Trail of Crumbs - Feeding Body & Soul on the Camino de Santiago (Part 1)

You could say I walked 800km for a slice of cake. My backpack and I spent late March and all of April of 2013 walking from the tiny French town of St. Jean Pied-de-Port, across the entirety of rural Northern Spain on an ancient pilgrim route - the Camino de Santiago. A generous wedge of Santiago Cake greeted me at the end of each special pilgrim's meal as I got closer to my final destination of Santiago de Compostela. The tell-tale almond-y crumbs on pilgrims' plates were as good a sign of nearing the end as the diminishing numbers on the kilometer markers dotting the path, which is marked by yellow arrows or scallop shells to guide the way.

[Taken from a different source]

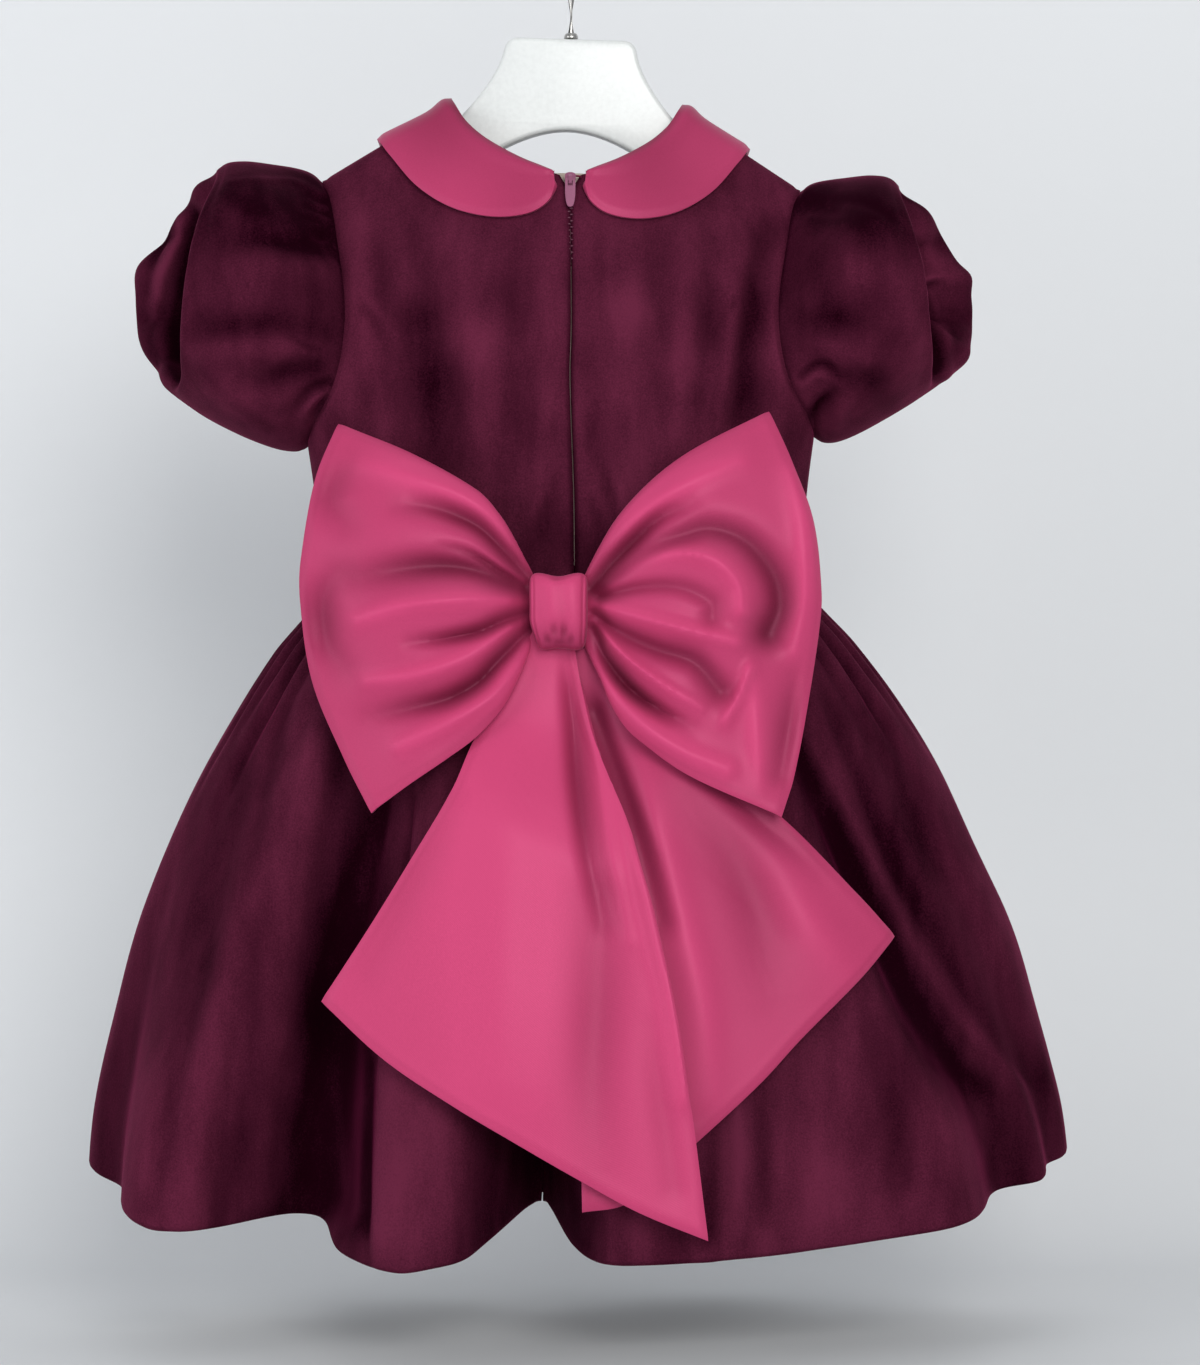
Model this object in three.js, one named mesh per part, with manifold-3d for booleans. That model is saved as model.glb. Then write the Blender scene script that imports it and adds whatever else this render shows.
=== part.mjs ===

The path was just as frequently marked by tastes: foamy cups of cafe con leche; provocatively displayed tapas or 'pinchas'; bocadillos the size of my arm. All manner of local gustatory specialties begged to be tasted again and again in order to 'check for regional differences'. Walking between 20-30km a day also wiped any meaning from the term 'calorie'. I was happy to see my body respond to the Spanish topography with looser hiking pants and hills and valleys in all the right places, despite my everyday indulgence!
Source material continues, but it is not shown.